Sen. Brenda Gilmore of Nashville, who has fought for years to remove the bust that was first unveiled in 1978, said “if we cannot remove a memorial to an enslaver from our state Capitol, how can we begin to make progress on equitable school funding, fair policing and adequate health care for all people?”

Meanwhile, Lt. Gov. Randy McNally, the Republican Senate speaker, and House Speaker Cameron Sexton, R-Crossville, have opposed the removal. The two white lawmakers claim the Historical Commission did not have the authority to approve of the removal because it wasn’t first approved by the seven-member State Building Commission, on which both McNally and Sexton sit.

A May 15 legal opinion written by Tennessee Attorney General Herbert Slatery said both sides had legitimate legal views of the situation.

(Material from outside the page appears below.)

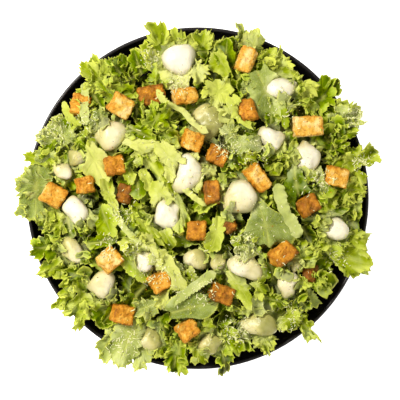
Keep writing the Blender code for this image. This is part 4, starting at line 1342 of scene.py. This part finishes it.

Gov. Bill Lee initially resisted calls to relocate the Bedford bust just before taking office in 2018. Yet by 2020, he said he wouldn’t oppose adding context to the Forrest bust, and has since said the opportunity for “full context” on Forrest is available only in the state museum.

Tennessee’s Black legislative caucus has particularly been vocal how painful it has been to walk by the bust, displayed prominently between the House and Senate chamber, as they carry out their work each day.

Asked about plans for removal, Lee spokesperson Casey Black said in a statement, “We are working to determine next steps and will provide updates accordingly.”

Adam Kleinheider, McNally’s spokesperson, said in a statement that McNally understands the removal will be on the State Building Commission’s July 22 meeting agenda.